As organizations working for the welfare of common citizens we must be advocates of sustainability / sustainable development and always lead by example.
Here’s what will help in making your events sustainable at every step on the way,
The organizers must identify plastic, non biodegradable, and non-recyclable items, opt to avoid them altogether or replace them with reusable or compostable alternatives.
Crafting sustainability communications with the vendors, collaborators, service providers, and participants curating the event’s overall sustainability strategy including goal setting and executing plans to help achieve this.
3. Donor sensitization
Sometimes donors bring in items such as plastic water bottles, Tetrapak juice items, other plastic packaged offerings which might be hard to refuse once it has been provided.
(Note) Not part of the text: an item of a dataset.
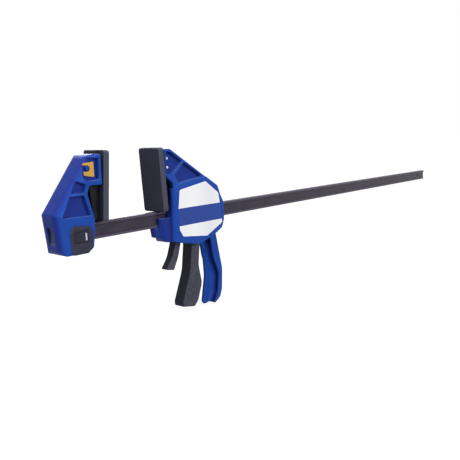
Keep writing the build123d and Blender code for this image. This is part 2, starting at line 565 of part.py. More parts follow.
# ---------------------------------------------------------------- mechanism
def make_trigger():
    """Squeeze lever: a channel that closes over the handle's web, on two arms beside the bar."""
    front = [(165.8, -46.0, 30), (160.4, -90.0, 60), (142.0, -135.5, 6)]
    channel = soften(slab(outline(
        (158.5, -17.0, 0), *front, (142.2, -143.0, 3.5), (169.5, -148.2, 5), (178.0, -140.0, 12),
        (188.3, -112.5, 18), (181.4, -82.0, 40), (185.8, -45.0, 12), (171.0, -21.0, 0),
    ), TRIGGER_HALF), 2.0)
    hollow_front = [(x + 1.3 * TRIGGER_WALL, h, radius) for x, h, radius in front[:2]]
    hollow = outline(
        (163.5, -28.0, 0), *hollow_front, (142.0, -FAR / 2, 0), (FAR, -FAR / 2, 0), (FAR, -28.0, 0)
    )
    channel -= slab(hollow, TRIGGER_HALF - TRIGGER_WALL)
    arm = outline(
        (155.4, 32.0, 7), (171.2, 32.0, 7), (171.2, 21.0, 2), (DRIVE_NOSE_X + 4.0, 12.0, 2),
        (DRIVE_NOSE_X + 4.0, -6.0, 2), (166.4, -20.0, 2), (171.0, -24.0, 0), (160.2, -24.0, 0),
        (157.4, -10.0, 8),
    )
    nose = Pos(DRIVE_NOSE_X, 0) * Circle(DRIVE_NOSE_RADIUS)
    arms = ARM_INNER + 0.3
    lever = channel
    for low, high in ((-TRIGGER_HALF, -arms), (arms, TRIGGER_HALF)):
        lever += layer(arm, low, high) + layer(nose, low, high)
    return lever - disc(TRIGGER_PIVOT_X, TRIGGER_PIVOT_H, TRIGGER_PIN_RADIUS + PIN_PLAY, -FAR, FAR)


def brake_tilt(solid):
    """Lean a piece about the brake plate's upper edge, into its gripping position."""
    return solid.rotate(Axis((BRAKE_PIVOT_X, 0, BAR_Z + BRAKE_PIVOT_H), (0, 1, 0)), BRAKE_LEAN)


def brake_strip(low, high, half):
    """A length of the brake plate, upright, between two heights."""
    return slab(Pos(BRAKE_PIVOT_X, (low + high) / 2) * Rectangle(BRAKE_THICKNESS, high - low), half)


def make_brake_plate():
    plate = brake_strip(-22.0, BRAKE_PIVOT_H, BRAKE_HALF)
    plate += brake_strip(-38.0, -21.0, RELEASE_HALF - 2.5)
    plate += disc(BRAKE_PIVOT_X, BRAKE_PIVOT_H, BRAKE_THICKNESS / 2, -BRAKE_HALF, BRAKE_HALF)
    middle = BRAKE_PIVOT_H - BRAKE_PIVOT_H / BRAKE_COS
    window = Box(3 * BRAKE_THICKNESS, 2 * PASSAGE_HALF, BRAKE_WINDOW)
    return brake_tilt(plate - Pos(BRAKE_PIVOT_X, 0, BAR_Z + middle) * window)


def make_release_lever(brake_plate):
    lever = soften(slab(outline(
        (134.4, -22.0, 0), (133.0, -41.0, 40), (125.0, -62.5, 40), (112.4, -78.4, 2), (129.0, -81.6, 2),
        (139.2, -62.5, 40), (145.8, -41.0, 40), (147.0, -22.0, 0),
    ), RELEASE_HALF), 1.5)
    return lever - brake_plate


def make_drive_plates():
    across = Plane(origin=(DRIVE_START_X, 0, BAR_Z), x_dir=(0, 1, 0), z_dir=(1, 0, 0))
    face = RectangleRounded(2 * DRIVE_HALF, DRIVE_HEIGHT, 2.0) - Rectangle(2 * PASSAGE_HALF, 2 * PASSAGE_TOP)
    plate = extrude(across * face, amount=DRIVE_THICKNESS)
    return [Pos(i * DRIVE_THICKNESS, 0, 0) * plate for i in range(DRIVE_PLATES)]


def make_drive_spring():
    spring = coil(SPRING_RADIUS, SPRING_WIRE, SPRING_LENGTH, SPRING_TURNS)
    return Pos(SPRING_END_X - SPRING_LENGTH, 0, BAR_Z) * Rot(0, 90, 0) * spring


def make_brake_spring():
    rear_face = BRAKE_PIVOT_X - (BRAKE_PIVOT_H - BRAKE_SPRING_H) * BRAKE_SIN + BRAKE_THICKNESS / 2
    start = rear_face + 0.9
    spring = coil(2.6, 0.8, BRAKE_SPRING_X - start, 5)
    return Pos(start, 0, BAR_Z + BRAKE_SPRING_H) * Rot(0, 90, 0) * spring


def make_latch_spring():
    spring = coil(2.8, 0.8, BUTTON_TRAVEL + 2.7, 3)
    return Pos(LATCH_X, LATCH_FAR + 0.3, BAR_Z + BUTTON_H) * Rot(-90, 0, 0) * spring


# ---------------------------------------------------------------- the whole clamp
def fixed_pieces():
    return {
        "bar": make_bar(),
        "fixed_jaw_body": make_fixed_jaw(),
        "quick_change_housing": make_housing(),
        "quick_change_button": make_button(),
        "latch_stirrup": make_latch(),
        "latch_spring": make_latch_spring(),
        "fixed_pad_pin": disc(PIVOT_X, PIVOT_H, PIVOT_RADIUS, -CHEEK_FLOOR + 1.5, CHEEK_FLOOR),
        "fixed_pad_clip": make_clip(5.8, 8.4, 11.4),
        "fixed_stop_pins": make_stop_pins(-PIN_SOCKET),
        "fixed_pad_carrier": make_pad_carrier(),
        "fixed_pad_face": make_pad_face(),
    }


def moving_pieces():
    body = moving_body()
    brake_plate = make_brake_plate()
    pin_end = BAY_HALF + 5.0
    pieces = {
        "jaw_shell_near": half_of(body, -1),
        "jaw_shell_far": half_of(body, 1),
        "jaw_screws": make_screws(),
        "label_plate": layer(label_face(), -BODY_HALF, -BODY_HALF + LABEL_THICKNESS),
        "moving_pad_pin": disc(MOVING_PIVOT_X, PIVOT_H, PIVOT_RADIUS, -CHEEK_FLOOR + 1.5, CHEEK_FLOOR - 1.5),
        "moving_pad_clip": mirror(mirrored(make_clip(0.8, 8.6, 8.0)), about=Plane.XZ),
        "moving_stop_pins": mirrored(make_stop_pins(-CHEEK_FLOOR - 0.8)),
        "moving_pad_carrier": mirrored(make_pad_carrier()),
        "moving_pad_face": mirrored(make_pad_face()),
        "trigger_pin": disc(TRIGGER_PIVOT_X, TRIGGER_PIVOT_H, TRIGGER_PIN_RADIUS, -pin_end, pin_end),
        "trigger_lever": make_trigger(),
        "brake_plate": brake_plate,
        "release_lever": make_release_lever(brake_plate),
        "drive_spring": make_drive_spring(),
        "brake_spring": make_brake_spring(),
    }
    for number, plate in enumerate(make_drive_plates(), start=1):
        pieces[f"drive_plate_{number}"] = plate
    return pieces


def make_clamp():
    slide = Pos(PAD_OPENING - JAW_FACE, 0, 0)
    moved = {name: slide * piece for name, piece in moving_pieces().items()}
    return {**fixed_pieces(), **moved}


os.makedirs("parts", exist_ok=True)
for name, part in make_clamp().items():
    export_step(part, f"parts/{name}.step")
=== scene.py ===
# %% [markdown]
# # A quick release bar clamp
#
# This clamp squeezes work between two padded jaws on a long flat steel bar. The left jaw is locked to the bar
# by a push button. The right one slides and carries a pistol grip with a trigger and a short release lever.
# The solids come from a CAD model as a fixed frame. Here each of them gets a finish, and the screws, which
# the CAD model keeps plain, are modelled with their threads and driver recesses. Everything is in metres.

from math import radians

import bmesh
import bpy
from mathutils import Matrix, Vector


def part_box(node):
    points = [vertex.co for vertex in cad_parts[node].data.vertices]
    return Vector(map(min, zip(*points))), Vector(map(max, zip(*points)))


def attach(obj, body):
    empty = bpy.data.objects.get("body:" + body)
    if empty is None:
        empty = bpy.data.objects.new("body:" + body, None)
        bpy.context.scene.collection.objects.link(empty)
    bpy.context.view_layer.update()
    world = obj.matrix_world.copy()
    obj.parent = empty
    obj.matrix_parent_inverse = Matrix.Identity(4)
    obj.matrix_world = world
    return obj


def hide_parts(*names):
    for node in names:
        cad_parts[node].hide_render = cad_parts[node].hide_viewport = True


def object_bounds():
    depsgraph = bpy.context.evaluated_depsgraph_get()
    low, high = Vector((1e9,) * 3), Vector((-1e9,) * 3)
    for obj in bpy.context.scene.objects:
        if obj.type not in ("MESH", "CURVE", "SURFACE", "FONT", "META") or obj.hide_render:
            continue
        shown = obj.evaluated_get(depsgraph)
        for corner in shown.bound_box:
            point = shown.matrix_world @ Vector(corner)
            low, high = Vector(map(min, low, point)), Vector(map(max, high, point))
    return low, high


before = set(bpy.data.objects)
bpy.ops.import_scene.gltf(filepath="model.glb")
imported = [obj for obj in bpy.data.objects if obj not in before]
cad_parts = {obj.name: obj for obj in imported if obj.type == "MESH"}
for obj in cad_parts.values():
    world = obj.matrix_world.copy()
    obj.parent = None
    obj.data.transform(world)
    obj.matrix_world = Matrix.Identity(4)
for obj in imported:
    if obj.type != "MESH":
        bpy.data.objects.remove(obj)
cad_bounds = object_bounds()
MM = 0.001
BAR_LOW, BAR_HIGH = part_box("bar")
BAR_Z = (BAR_LOW.z + BAR_HIGH.z) / 2

# %% [markdown]
# ## Where the eye is
#
# A long thin object fits a square picture best when the eye looks along it. The camera therefore stands in
# front of the left jaw and looks towards the bar's far end, slightly downwards. A camera looks along its own
# -Z axis, so it is first tipped up to the horizon and then turned about the vertical, and a small roll about
# its own axis comes before both. The three angles are in degrees, and the two lens values in millimetres.

# %% Camera
EYE = (-0.4998, -0.63596, 0.06219)
SENSOR_WIDTH, FOCAL_LENGTH = 36.0, 46.19
FROM_THE_BAR, DOWNWARDS, LEAN = 39.44, 9.11, -1.35
bpy.ops.object.select_all(action="DESELECT")
bpy.ops.object.camera_add(location=EYE)
camera = bpy.context.object
camera.data.sensor_width = SENSOR_WIDTH
camera.data.lens = FOCAL_LENGTH
heading, tilt, roll = radians(FROM_THE_BAR - 90), radians(90 - DOWNWARDS), radians(LEAN)
turned = Matrix.Rotation(heading, 3, "Z") @ Matrix.Rotation(tilt, 3, "X") @ Matrix.Rotation(roll, 3, "Z")
camera.rotation_euler = turned.to_euler()
bpy.context.scene.camera = camera
print("camera at", [round(v, 3) for v in camera.location])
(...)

There is a need to engage with them early on to tell them of your Zero Waste intentions so that they are sensitized towards providing the right kind of support that does not result in adding to the waste heap.
DURING EVENT IMPLEMENTATION:
Setting up color-coded dustbins, bags, and signages at your event to help drive waste segregation at source.
Training various stakeholders including the food stall vendors on the waste segregation process to be followed.
3. Volunteers / Organizing Team
Our team on ground must help build excitement and participation for the event being a Zero Waste event.
4. On-Site Waste Sorting
The team must consist of trained volunteers to manage, segregate, and sort the event waste into multiple categories for resource recovery.
5. Food Donations
The excess food must not be wasted and should be either donated to people in need or at least used as animal feed.
1. Sustainable Disposal
Working with our local partners to recycle and compost your event waste and repurpose them into valuable resources.
2. Waste Audit & Recommendation
Providing a detailed waste audit report and further recommendations post the event for improved efforts in later events.
Important pointers for organizing a Zero Waste Event.
- Say NO to FLEX.
Use Cloth Banners instead and it’s best to reuse even those.
- Don’t use single-use cutlery.
Using reusable cutlery must always be the priority. T here are biodegradable options available but exploiting any resource for extreme convenience is both unethical and unsustainable.
- Don’t distribute or sell packaged water.
Water is a necessity for life but plastic is the largest and the worst polluter. Use reusable flasks, bottles, and cups. Ask the sponsors or service providers for inverted container dispensers and ask for a refill option such as a portable water filter. Ensure enough water availability so that emergency use of packaged water is avoided and announce where the water is available.
- Decorum over decoration.
Avoid balloons, plastic flags, flashy plastic flexs, or any plastic item that will be used for the sake of the event and then sent off to the landfill to contaminate the ecology for thousands of years.
- Use biodegradable, recycled, local, and handmade stuff.
Be mindful while planning, managing and executing. Try to keep the carbon footprint of the event to the minimum. It is important to understand that there can be no true welfare in unsustainable events.
The people look up to us, they imitate our actions with the thought that whatever NGOs and CSOs are doing is progressive and empowering but promoting the rampant use of Single-Use Plastics and jeopardizing the collective health of the planet for the sake of convention and convenience is ignorant, immoral, and unsustainable.
We hope you will do your part in building a Zero Waste Himalaya and make your events Zero Waste and Sustainable. The people and principles you serve, look up to you.